Object modeling scripts
· · · · ·

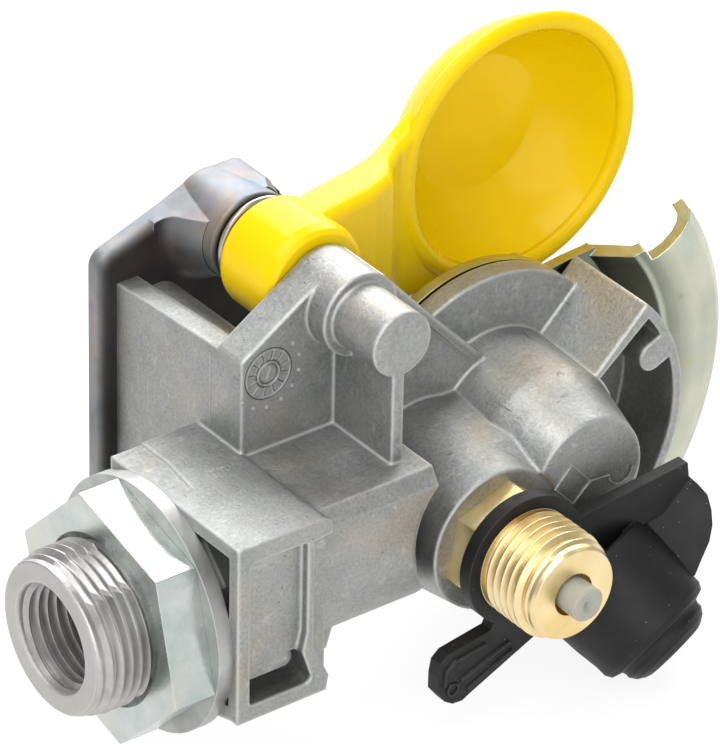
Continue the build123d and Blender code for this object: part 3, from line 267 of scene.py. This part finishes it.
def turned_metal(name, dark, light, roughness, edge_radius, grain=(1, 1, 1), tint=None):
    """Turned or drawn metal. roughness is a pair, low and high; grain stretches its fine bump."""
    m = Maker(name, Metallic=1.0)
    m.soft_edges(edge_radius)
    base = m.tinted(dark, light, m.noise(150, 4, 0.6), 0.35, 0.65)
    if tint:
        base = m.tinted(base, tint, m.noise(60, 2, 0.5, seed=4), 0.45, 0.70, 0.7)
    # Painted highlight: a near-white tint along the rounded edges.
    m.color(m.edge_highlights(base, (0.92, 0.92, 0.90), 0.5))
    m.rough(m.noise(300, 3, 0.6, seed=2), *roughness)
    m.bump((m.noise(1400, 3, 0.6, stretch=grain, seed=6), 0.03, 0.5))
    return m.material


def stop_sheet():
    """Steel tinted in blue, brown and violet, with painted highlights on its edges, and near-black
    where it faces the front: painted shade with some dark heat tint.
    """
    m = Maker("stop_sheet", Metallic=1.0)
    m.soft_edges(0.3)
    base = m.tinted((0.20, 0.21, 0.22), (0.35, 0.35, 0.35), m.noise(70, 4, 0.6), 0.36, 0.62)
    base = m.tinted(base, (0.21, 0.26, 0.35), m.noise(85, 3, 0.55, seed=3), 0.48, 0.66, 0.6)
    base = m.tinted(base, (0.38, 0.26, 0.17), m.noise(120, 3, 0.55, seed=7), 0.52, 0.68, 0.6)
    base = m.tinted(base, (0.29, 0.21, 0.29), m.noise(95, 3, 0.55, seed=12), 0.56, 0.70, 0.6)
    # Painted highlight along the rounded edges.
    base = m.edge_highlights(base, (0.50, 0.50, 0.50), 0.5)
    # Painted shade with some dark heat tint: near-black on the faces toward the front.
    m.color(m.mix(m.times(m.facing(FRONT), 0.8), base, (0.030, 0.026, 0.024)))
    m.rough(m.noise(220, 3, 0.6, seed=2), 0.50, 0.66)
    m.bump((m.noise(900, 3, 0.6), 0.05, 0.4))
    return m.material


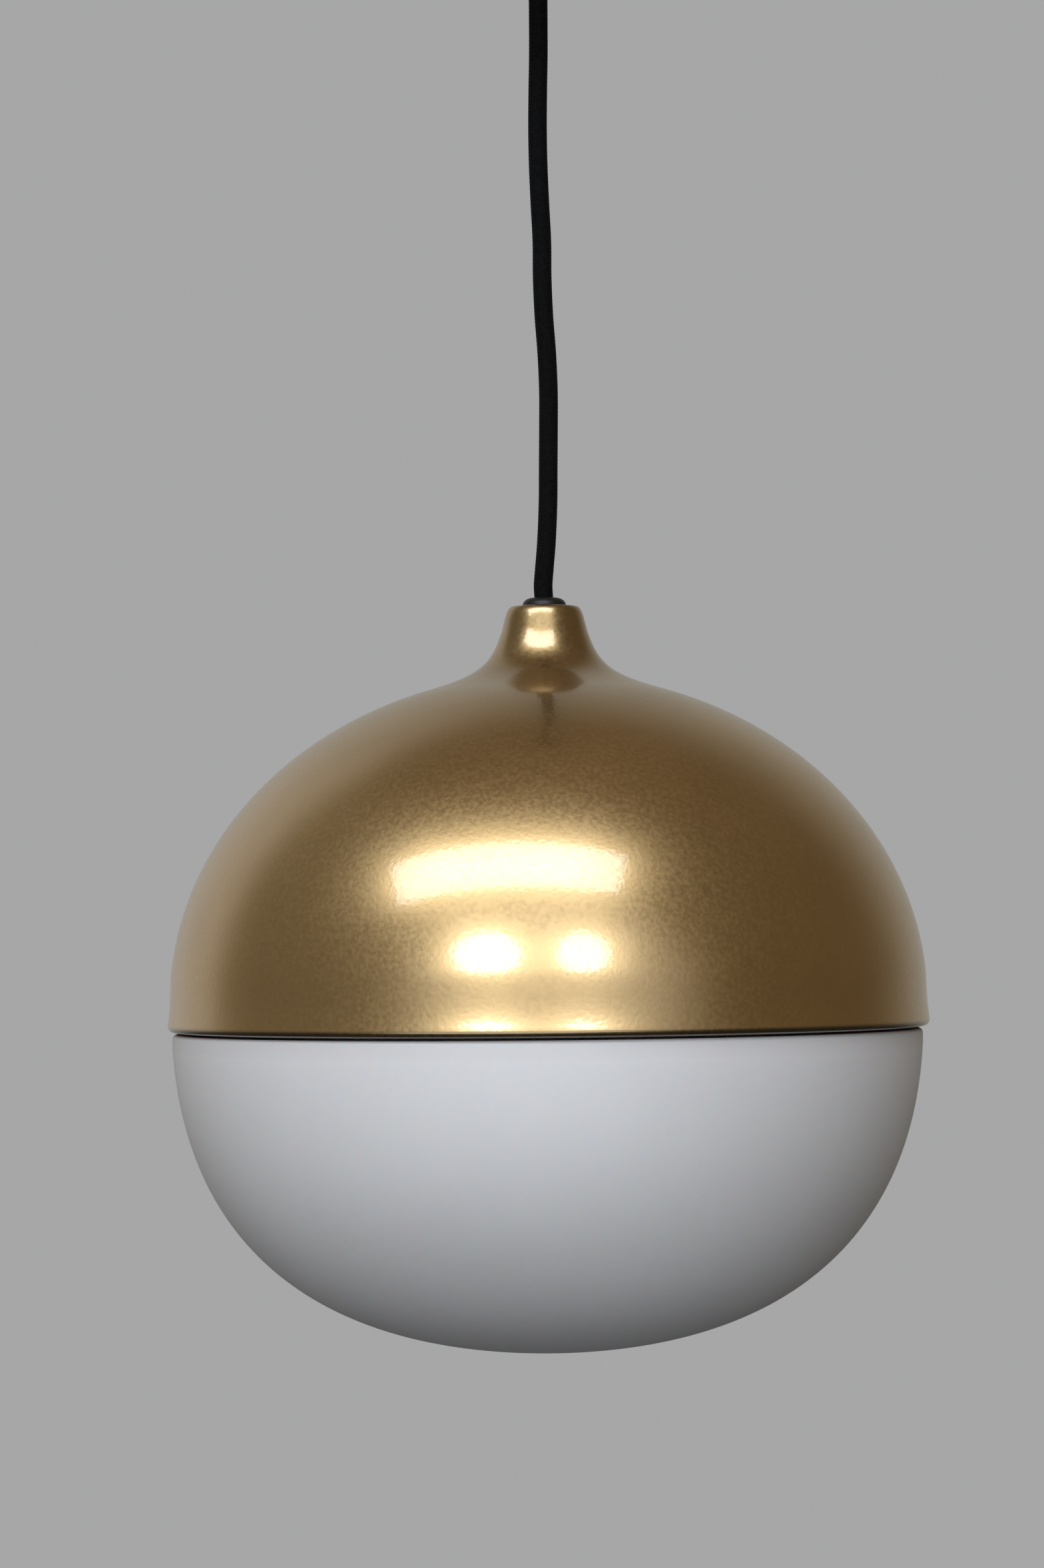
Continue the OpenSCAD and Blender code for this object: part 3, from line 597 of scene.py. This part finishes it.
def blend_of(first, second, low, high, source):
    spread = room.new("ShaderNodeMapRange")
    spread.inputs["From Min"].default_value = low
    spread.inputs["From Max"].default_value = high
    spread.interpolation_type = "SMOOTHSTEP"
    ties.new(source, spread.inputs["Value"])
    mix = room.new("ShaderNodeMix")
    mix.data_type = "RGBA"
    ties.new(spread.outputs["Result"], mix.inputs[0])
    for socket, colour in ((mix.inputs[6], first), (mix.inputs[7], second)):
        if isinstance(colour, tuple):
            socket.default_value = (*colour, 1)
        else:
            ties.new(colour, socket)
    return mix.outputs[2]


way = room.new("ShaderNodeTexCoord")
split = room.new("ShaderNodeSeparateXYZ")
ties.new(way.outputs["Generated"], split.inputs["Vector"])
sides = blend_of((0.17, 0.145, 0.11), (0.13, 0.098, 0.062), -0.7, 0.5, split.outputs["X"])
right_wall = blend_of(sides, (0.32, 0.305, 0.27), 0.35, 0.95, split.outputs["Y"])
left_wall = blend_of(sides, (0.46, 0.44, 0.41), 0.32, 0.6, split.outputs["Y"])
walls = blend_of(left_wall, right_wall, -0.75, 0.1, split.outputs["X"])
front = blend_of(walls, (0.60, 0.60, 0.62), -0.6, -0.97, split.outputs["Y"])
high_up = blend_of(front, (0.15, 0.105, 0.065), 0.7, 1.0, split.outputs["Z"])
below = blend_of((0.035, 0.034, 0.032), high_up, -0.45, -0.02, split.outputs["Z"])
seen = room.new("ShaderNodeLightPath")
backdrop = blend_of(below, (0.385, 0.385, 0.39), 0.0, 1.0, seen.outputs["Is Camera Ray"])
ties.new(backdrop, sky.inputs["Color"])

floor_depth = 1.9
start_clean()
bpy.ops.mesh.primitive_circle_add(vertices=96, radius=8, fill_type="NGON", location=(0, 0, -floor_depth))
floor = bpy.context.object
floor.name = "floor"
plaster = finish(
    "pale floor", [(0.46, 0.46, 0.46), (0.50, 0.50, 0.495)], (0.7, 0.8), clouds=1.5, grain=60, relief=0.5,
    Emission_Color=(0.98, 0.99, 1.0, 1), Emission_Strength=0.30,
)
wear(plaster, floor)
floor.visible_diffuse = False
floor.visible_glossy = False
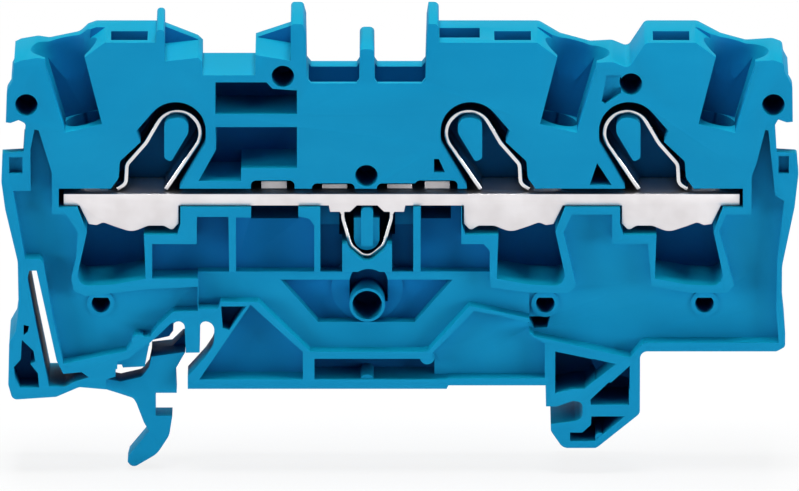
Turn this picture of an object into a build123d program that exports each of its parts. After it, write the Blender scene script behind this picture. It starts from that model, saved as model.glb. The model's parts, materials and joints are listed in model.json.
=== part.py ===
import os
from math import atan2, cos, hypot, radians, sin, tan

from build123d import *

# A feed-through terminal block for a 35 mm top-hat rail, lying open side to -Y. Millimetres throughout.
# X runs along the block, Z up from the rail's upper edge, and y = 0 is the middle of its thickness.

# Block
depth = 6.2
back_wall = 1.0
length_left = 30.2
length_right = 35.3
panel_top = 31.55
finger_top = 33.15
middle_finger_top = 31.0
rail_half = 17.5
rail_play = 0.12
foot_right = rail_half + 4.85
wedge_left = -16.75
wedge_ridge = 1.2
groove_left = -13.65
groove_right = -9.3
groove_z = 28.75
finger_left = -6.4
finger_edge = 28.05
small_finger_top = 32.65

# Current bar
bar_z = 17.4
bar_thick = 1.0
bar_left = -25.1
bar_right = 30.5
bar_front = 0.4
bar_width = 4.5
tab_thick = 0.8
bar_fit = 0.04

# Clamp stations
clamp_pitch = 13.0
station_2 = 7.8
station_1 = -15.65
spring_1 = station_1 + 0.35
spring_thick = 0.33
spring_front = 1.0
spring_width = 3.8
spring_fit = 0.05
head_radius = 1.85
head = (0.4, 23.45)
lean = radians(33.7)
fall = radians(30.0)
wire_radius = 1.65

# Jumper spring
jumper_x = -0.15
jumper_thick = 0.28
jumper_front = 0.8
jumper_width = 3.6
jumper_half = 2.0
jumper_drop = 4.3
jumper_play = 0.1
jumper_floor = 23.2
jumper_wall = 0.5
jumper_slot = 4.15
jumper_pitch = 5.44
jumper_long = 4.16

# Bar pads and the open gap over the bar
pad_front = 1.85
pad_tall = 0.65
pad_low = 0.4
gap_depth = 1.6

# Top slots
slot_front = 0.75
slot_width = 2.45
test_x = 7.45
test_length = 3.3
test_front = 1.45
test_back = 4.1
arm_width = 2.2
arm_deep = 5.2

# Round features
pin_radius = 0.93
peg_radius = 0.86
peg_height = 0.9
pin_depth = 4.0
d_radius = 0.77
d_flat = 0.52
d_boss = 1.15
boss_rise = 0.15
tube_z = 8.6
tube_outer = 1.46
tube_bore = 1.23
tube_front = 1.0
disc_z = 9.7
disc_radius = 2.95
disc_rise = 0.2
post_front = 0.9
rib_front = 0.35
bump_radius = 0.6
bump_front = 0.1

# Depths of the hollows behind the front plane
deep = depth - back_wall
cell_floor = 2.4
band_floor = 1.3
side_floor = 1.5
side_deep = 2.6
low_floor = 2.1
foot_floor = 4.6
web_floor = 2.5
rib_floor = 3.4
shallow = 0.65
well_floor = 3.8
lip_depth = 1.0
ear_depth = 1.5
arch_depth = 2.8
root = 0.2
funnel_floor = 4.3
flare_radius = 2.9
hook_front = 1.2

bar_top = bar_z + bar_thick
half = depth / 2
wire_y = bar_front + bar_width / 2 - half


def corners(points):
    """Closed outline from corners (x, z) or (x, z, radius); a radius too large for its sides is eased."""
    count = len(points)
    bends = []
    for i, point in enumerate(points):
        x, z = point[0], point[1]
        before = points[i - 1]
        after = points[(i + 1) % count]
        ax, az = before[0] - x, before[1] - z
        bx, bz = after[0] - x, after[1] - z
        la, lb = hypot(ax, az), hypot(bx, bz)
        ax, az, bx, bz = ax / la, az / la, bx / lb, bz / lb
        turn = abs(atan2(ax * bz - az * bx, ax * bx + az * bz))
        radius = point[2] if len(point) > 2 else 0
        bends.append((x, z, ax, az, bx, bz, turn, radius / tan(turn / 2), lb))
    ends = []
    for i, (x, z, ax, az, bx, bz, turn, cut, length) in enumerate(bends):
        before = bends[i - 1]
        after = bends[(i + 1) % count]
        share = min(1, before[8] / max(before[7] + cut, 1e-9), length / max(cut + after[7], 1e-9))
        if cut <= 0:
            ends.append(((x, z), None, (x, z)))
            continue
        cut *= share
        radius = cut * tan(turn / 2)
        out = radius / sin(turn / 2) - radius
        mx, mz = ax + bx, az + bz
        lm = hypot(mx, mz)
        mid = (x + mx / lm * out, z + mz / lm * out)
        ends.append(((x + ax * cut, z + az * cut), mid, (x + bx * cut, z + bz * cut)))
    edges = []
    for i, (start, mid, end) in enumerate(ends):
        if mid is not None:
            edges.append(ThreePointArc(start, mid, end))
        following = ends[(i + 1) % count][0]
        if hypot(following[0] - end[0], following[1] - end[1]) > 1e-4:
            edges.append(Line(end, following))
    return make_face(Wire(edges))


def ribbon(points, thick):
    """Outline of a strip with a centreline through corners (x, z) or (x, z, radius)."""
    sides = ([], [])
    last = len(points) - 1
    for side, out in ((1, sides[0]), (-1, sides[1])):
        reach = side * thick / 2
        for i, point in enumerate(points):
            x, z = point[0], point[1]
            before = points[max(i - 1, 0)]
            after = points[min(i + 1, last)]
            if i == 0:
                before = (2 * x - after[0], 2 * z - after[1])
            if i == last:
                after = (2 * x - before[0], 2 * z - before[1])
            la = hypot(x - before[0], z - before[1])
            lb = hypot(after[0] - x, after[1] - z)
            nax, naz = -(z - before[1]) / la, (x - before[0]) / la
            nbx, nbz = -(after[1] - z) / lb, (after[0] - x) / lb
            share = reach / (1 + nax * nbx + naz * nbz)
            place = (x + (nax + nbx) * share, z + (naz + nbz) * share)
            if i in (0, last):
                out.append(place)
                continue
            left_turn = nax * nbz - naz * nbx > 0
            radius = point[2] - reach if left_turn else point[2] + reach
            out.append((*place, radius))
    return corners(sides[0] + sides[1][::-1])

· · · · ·

§ **INSTRUCTIONS FOR THE TASK**:
Give back, word for word, only the lines above from the line holding "Continue the OpenSCAD" to the line holding "return mix.outputs[2]", both included.

§ **CORRECT ANSWER**:
Continue the OpenSCAD and Blender code for this object: part 3, from line 597 of scene.py. This part finishes it.
def blend_of(first, second, low, high, source):
    spread = room.new("ShaderNodeMapRange")
    spread.inputs["From Min"].default_value = low
    spread.inputs["From Max"].default_value = high
    spread.interpolation_type = "SMOOTHSTEP"
    ties.new(source, spread.inputs["Value"])
    mix = room.new("ShaderNodeMix")
    mix.data_type = "RGBA"
    ties.new(spread.outputs["Result"], mix.inputs[0])
    for socket, colour in ((mix.inputs[6], first), (mix.inputs[7], second)):
        if isinstance(colour, tuple):
            socket.default_value = (*colour, 1)
        else:
            ties.new(colour, socket)
    return mix.outputs[2]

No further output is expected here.